▶ _The problem_: Locate, in the data below, the line that contains "hide_parts(*stands_for)" and the line that contains "return outline"; reproduce exactly those two lines and every line between them, nothing more.
## BEGIN Task input
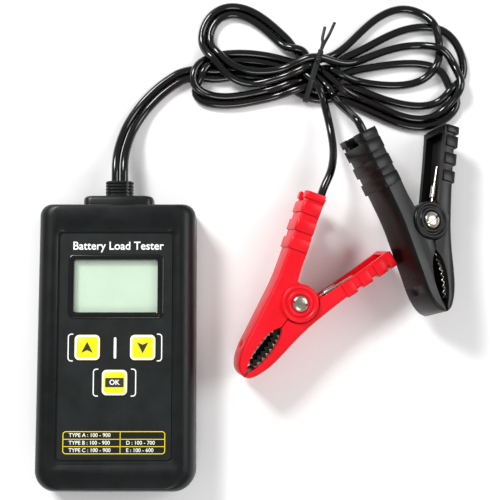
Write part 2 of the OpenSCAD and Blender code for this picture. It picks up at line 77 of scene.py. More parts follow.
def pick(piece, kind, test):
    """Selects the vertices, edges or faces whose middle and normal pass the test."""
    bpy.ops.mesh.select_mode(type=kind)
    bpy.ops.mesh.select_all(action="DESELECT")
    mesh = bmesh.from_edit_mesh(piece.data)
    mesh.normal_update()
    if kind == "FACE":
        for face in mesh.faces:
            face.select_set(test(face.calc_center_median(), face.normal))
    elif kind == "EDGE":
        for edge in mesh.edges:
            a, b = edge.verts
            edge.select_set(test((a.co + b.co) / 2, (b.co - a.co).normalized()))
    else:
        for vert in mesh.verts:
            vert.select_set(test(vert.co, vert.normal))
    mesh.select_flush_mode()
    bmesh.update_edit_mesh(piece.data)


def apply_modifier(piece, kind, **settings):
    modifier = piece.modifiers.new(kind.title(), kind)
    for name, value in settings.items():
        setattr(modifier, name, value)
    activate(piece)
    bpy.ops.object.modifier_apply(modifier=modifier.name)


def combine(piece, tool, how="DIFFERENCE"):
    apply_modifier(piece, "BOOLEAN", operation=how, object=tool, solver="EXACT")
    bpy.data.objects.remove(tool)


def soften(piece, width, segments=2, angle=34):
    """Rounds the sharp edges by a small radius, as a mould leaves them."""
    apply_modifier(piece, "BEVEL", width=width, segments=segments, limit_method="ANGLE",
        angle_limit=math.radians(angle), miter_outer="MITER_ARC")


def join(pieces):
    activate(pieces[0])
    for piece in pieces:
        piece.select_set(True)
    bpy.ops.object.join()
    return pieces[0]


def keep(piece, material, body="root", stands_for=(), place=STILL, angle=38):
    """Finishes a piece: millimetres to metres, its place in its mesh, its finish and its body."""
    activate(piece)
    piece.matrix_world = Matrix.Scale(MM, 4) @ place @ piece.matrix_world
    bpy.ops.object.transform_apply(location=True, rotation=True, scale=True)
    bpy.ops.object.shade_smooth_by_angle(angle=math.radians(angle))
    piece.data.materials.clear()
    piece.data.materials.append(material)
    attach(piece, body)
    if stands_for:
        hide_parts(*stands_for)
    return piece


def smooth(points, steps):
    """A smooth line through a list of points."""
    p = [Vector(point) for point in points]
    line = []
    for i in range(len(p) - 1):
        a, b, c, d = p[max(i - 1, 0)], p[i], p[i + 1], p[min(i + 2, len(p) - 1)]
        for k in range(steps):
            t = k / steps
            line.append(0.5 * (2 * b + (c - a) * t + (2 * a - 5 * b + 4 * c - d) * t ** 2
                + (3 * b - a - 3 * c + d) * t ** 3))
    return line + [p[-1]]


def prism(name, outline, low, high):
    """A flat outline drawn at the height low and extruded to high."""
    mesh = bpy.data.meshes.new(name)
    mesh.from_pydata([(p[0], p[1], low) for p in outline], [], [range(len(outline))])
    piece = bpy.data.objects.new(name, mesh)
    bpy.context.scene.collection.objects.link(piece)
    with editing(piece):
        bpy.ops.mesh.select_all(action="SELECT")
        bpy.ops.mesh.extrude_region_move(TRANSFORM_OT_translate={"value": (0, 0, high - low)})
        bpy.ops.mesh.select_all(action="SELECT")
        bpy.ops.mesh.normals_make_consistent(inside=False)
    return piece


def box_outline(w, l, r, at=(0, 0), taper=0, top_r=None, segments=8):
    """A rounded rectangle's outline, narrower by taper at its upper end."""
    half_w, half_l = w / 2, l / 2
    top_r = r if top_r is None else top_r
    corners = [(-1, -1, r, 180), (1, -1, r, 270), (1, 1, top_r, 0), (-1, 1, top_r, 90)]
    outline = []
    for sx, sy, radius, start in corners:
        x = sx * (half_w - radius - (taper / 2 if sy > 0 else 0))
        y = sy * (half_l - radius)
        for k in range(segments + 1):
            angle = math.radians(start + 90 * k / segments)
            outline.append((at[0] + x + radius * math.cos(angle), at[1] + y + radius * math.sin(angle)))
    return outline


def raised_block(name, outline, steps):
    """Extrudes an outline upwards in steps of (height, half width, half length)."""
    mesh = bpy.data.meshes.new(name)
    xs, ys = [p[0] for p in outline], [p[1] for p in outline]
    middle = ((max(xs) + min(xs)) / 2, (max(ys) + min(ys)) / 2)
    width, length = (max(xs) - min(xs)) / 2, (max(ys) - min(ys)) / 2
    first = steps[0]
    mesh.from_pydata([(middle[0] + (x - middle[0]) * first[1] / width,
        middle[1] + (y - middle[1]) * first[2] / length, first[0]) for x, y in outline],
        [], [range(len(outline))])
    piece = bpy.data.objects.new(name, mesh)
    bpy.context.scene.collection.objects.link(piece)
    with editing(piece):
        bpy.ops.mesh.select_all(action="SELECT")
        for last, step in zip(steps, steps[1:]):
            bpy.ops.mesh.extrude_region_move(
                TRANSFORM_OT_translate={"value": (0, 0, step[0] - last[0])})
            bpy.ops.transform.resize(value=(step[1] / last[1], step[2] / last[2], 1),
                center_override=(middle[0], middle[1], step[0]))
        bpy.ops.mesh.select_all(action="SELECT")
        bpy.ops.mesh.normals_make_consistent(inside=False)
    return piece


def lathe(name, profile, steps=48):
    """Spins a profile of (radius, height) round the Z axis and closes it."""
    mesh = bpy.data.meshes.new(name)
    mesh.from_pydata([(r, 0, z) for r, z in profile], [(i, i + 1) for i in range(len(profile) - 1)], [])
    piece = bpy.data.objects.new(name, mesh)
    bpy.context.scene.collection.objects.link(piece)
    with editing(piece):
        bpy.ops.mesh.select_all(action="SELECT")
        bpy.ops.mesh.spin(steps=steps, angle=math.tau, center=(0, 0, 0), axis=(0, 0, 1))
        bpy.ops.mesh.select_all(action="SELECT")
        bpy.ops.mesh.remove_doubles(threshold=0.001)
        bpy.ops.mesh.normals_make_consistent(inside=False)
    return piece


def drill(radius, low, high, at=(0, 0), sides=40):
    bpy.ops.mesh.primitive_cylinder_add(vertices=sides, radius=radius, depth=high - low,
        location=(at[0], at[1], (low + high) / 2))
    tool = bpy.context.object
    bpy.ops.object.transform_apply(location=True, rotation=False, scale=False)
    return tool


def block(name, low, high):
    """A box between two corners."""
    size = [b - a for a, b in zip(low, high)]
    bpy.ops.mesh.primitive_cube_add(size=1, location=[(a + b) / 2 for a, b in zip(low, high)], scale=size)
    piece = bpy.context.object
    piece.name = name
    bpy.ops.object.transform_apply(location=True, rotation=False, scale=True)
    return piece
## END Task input
## BEGIN Task input
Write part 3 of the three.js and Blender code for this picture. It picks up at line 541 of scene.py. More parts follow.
## END Task input
▶ _Solution_:
        hide_parts(*stands_for)
    return piece


def smooth(points, steps):
    """A smooth line through a list of points."""
    p = [Vector(point) for point in points]
    line = []
    for i in range(len(p) - 1):
        a, b, c, d = p[max(i - 1, 0)], p[i], p[i + 1], p[min(i + 2, len(p) - 1)]
        for k in range(steps):
            t = k / steps
            line.append(0.5 * (2 * b + (c - a) * t + (2 * a - 5 * b + 4 * c - d) * t ** 2
                + (3 * b - a - 3 * c + d) * t ** 3))
    return line + [p[-1]]


def prism(name, outline, low, high):
    """A flat outline drawn at the height low and extruded to high."""
    mesh = bpy.data.meshes.new(name)
    mesh.from_pydata([(p[0], p[1], low) for p in outline], [], [range(len(outline))])
    piece = bpy.data.objects.new(name, mesh)
    bpy.context.scene.collection.objects.link(piece)
    with editing(piece):
        bpy.ops.mesh.select_all(action="SELECT")
        bpy.ops.mesh.extrude_region_move(TRANSFORM_OT_translate={"value": (0, 0, high - low)})
        bpy.ops.mesh.select_all(action="SELECT")
        bpy.ops.mesh.normals_make_consistent(inside=False)
    return piece


def box_outline(w, l, r, at=(0, 0), taper=0, top_r=None, segments=8):
    """A rounded rectangle's outline, narrower by taper at its upper end."""
    half_w, half_l = w / 2, l / 2
    top_r = r if top_r is None else top_r
    corners = [(-1, -1, r, 180), (1, -1, r, 270), (1, 1, top_r, 0), (-1, 1, top_r, 90)]
    outline = []
    for sx, sy, radius, start in corners:
        x = sx * (half_w - radius - (taper / 2 if sy > 0 else 0))
        y = sy * (half_l - radius)
        for k in range(segments + 1):
            angle = math.radians(start + 90 * k / segments)
            outline.append((at[0] + x + radius * math.cos(angle), at[1] + y + radius * math.sin(angle)))
    return outline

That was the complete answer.